▶ **WHAT THIS TASK INVOLVES**
Print exactly the part opening with the line containing "pins = zip(*[on_corners(piece)" and closing with the line containing "from bpy.props import", with both of those lines included.

▶ **DATASET SECTION**
^^^^^^^^

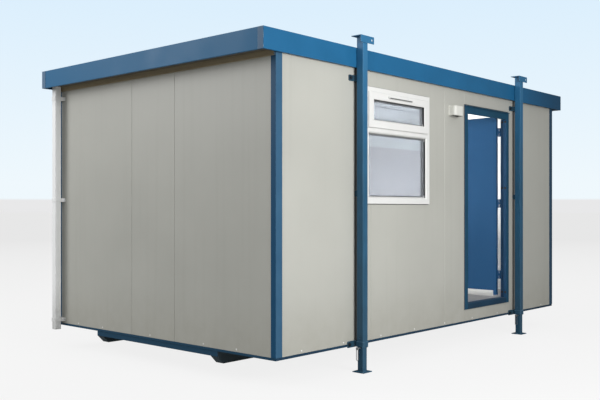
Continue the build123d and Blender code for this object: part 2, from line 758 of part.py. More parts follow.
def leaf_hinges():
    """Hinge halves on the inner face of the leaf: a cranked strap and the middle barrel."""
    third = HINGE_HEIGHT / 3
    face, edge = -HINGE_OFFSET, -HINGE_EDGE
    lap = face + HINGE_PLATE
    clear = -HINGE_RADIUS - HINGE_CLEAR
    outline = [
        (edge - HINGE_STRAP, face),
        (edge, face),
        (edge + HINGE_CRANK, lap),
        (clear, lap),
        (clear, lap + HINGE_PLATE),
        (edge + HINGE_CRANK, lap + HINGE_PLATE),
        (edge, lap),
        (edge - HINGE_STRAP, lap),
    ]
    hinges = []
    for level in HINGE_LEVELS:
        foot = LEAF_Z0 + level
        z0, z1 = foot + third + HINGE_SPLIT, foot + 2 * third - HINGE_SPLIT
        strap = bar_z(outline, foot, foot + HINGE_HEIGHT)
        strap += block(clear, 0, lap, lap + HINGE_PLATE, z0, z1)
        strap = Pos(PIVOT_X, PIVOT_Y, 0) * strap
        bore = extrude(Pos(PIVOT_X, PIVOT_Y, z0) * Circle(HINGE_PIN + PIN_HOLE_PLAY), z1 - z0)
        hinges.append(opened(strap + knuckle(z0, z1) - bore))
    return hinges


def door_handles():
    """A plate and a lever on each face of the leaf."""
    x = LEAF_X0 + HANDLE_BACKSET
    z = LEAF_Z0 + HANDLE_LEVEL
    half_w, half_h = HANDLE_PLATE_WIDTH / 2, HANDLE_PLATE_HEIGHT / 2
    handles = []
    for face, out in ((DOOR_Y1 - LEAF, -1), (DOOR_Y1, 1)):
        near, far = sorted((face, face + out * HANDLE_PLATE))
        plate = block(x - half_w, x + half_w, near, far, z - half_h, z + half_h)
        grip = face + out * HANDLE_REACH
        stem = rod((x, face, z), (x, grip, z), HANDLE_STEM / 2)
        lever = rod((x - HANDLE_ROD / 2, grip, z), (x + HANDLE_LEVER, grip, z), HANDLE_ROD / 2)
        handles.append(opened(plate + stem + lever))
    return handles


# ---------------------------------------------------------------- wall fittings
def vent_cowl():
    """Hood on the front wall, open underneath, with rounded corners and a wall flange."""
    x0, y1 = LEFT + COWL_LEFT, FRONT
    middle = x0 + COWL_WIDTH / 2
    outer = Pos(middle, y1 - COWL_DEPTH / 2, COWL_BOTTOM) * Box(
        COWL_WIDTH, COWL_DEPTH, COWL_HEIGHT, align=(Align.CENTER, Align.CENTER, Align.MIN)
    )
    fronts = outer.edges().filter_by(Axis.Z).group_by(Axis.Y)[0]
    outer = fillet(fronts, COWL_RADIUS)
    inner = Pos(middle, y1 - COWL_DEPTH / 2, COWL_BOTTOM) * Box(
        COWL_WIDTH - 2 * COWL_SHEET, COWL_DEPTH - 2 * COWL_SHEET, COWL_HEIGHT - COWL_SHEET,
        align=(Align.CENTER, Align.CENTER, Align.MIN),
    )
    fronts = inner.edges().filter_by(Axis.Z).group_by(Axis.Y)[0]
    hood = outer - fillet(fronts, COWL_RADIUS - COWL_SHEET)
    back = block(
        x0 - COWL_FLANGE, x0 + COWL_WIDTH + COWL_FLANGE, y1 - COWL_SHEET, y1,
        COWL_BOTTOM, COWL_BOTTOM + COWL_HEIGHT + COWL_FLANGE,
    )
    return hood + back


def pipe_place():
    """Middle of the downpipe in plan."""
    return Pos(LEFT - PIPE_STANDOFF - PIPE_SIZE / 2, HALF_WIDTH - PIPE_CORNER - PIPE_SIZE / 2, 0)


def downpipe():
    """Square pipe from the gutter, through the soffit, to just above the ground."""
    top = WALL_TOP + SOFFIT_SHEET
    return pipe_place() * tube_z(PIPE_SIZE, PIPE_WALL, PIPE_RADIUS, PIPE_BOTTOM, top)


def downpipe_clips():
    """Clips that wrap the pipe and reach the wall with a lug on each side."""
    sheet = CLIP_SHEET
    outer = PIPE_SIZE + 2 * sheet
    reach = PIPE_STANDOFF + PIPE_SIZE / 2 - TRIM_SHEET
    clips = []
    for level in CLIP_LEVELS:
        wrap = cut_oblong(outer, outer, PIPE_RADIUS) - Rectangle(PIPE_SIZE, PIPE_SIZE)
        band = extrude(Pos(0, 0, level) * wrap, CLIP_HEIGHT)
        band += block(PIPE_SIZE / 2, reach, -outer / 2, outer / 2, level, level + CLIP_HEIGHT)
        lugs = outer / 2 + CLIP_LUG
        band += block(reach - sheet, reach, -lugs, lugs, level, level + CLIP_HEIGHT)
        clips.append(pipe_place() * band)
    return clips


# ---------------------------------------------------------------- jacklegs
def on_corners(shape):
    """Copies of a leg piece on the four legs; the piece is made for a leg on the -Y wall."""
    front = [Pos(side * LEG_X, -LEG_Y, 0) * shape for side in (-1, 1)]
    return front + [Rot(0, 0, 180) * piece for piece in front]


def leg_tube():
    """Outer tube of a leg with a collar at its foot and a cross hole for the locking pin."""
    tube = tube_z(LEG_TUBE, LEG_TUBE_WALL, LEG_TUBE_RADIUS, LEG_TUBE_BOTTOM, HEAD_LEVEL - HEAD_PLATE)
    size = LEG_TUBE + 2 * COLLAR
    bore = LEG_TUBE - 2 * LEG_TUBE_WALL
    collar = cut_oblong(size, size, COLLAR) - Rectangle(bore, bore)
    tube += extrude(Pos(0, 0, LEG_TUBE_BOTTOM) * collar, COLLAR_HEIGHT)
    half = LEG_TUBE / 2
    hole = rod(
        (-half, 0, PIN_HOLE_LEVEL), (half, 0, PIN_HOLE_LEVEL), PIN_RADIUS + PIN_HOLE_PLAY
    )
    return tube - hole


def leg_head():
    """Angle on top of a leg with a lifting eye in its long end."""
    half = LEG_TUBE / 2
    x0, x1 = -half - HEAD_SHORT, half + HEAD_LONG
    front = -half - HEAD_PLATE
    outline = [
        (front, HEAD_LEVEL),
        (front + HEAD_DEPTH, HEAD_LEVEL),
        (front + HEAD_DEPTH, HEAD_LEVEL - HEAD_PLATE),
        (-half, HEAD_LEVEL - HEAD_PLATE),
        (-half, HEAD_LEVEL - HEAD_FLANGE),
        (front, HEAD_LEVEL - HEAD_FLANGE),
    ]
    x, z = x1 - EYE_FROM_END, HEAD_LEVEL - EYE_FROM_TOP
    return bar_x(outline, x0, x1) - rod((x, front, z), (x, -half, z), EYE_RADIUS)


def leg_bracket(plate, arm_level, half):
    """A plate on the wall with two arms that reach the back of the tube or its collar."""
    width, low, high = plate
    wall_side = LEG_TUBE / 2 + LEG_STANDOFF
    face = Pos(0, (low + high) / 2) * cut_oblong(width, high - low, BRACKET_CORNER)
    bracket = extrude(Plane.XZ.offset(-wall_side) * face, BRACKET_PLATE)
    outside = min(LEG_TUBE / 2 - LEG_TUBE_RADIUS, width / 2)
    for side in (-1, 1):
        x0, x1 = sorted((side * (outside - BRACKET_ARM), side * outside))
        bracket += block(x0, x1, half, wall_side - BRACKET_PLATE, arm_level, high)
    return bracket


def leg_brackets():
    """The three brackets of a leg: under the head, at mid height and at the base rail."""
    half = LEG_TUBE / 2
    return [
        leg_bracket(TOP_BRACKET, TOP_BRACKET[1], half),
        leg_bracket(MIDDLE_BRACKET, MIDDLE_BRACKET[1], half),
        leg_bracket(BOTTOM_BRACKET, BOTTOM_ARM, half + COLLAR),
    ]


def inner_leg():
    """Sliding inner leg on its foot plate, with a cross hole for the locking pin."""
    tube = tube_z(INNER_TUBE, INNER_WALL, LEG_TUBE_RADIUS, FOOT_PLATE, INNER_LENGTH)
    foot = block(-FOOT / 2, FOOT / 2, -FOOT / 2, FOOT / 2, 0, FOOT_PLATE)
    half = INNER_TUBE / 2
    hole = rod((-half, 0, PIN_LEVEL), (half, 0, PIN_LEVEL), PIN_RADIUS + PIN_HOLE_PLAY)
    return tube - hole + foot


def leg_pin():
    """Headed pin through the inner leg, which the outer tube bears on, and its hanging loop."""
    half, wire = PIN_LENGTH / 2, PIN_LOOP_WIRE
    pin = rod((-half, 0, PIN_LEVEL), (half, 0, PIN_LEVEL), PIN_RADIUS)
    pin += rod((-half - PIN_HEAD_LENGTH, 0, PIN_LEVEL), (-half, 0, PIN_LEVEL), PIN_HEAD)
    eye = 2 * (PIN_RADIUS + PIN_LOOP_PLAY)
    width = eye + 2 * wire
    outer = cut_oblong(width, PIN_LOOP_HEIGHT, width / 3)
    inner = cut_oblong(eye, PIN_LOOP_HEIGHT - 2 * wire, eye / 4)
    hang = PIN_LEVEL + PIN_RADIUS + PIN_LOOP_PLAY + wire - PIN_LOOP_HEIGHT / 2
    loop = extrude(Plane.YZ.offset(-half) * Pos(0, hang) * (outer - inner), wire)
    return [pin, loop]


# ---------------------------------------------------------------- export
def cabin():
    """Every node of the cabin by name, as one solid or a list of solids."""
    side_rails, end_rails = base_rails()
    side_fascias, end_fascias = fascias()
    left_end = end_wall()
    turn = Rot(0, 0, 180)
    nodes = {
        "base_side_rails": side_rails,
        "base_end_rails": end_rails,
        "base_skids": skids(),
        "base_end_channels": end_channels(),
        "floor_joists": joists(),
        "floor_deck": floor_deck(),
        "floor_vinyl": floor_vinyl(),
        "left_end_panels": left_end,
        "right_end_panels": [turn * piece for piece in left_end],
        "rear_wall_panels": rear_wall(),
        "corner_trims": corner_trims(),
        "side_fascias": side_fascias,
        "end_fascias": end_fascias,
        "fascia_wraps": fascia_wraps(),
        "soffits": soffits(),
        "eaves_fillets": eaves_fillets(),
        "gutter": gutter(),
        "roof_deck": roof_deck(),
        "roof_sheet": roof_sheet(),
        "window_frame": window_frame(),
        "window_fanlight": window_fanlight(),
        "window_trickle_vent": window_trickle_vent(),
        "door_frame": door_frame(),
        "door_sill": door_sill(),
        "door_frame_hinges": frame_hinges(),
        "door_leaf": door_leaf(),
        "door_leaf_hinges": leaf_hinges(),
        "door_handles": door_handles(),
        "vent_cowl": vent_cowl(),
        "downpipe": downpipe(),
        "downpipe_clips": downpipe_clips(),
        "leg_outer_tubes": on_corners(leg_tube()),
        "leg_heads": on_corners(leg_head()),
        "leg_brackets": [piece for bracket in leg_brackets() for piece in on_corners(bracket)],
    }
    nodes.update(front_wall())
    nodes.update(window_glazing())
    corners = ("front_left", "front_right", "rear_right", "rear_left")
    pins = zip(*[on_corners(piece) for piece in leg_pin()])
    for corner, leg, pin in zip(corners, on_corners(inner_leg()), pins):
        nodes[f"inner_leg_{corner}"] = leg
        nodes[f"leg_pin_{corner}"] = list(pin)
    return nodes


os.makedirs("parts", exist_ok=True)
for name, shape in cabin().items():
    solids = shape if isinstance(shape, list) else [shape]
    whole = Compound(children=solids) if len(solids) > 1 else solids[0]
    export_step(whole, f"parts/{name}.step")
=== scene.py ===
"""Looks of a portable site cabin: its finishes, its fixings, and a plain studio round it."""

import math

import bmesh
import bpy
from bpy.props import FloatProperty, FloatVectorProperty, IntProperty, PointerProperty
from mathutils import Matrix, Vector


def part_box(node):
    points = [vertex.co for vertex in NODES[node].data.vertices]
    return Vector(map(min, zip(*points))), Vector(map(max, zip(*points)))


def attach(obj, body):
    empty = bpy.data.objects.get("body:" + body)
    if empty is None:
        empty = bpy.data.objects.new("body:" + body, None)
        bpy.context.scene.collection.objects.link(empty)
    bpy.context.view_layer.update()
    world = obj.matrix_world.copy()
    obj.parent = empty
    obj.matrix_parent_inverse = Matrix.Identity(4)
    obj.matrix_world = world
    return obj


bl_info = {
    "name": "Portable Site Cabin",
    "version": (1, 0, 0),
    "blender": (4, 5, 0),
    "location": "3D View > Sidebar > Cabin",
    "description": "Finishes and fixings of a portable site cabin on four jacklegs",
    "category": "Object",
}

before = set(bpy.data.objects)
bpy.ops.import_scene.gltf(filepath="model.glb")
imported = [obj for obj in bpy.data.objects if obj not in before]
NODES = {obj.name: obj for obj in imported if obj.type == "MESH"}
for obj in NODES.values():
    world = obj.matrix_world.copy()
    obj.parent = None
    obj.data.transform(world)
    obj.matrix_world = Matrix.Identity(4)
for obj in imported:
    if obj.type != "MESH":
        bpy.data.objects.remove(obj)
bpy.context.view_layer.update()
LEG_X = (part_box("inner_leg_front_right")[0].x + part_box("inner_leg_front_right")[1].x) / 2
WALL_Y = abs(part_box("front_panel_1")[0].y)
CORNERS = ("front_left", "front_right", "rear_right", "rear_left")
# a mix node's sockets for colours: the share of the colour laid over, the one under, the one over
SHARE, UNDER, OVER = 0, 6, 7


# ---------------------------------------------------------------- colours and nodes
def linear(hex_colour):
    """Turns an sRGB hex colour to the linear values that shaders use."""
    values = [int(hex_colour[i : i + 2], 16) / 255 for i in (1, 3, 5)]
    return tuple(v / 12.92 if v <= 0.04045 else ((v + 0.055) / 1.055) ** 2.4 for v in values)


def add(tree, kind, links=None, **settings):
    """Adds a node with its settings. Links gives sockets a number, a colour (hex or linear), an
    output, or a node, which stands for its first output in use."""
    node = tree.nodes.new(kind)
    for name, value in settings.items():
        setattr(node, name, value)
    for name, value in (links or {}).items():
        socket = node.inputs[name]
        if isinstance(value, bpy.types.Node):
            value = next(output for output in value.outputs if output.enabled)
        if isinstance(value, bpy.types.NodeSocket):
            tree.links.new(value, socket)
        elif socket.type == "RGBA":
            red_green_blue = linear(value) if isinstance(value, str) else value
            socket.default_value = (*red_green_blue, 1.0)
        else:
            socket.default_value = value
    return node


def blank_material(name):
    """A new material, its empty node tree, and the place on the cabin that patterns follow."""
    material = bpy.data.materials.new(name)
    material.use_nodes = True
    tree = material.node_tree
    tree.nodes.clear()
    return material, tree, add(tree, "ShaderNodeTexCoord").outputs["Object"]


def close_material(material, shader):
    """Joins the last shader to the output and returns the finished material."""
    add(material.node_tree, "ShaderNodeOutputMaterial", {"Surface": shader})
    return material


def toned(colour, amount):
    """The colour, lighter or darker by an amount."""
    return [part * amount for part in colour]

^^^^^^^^

▶ **RESULT BELOW**
    pins = zip(*[on_corners(piece) for piece in leg_pin()])
    for corner, leg, pin in zip(corners, on_corners(inner_leg()), pins):
        nodes[f"inner_leg_{corner}"] = leg
        nodes[f"leg_pin_{corner}"] = list(pin)
    return nodes


os.makedirs("parts", exist_ok=True)
for name, shape in cabin().items():
    solids = shape if isinstance(shape, list) else [shape]
    whole = Compound(children=solids) if len(solids) > 1 else solids[0]
    export_step(whole, f"parts/{name}.step")
=== scene.py ===
"""Looks of a portable site cabin: its finishes, its fixings, and a plain studio round it."""

import math

import bmesh
import bpy
from bpy.props import FloatProperty, FloatVectorProperty, IntProperty, PointerProperty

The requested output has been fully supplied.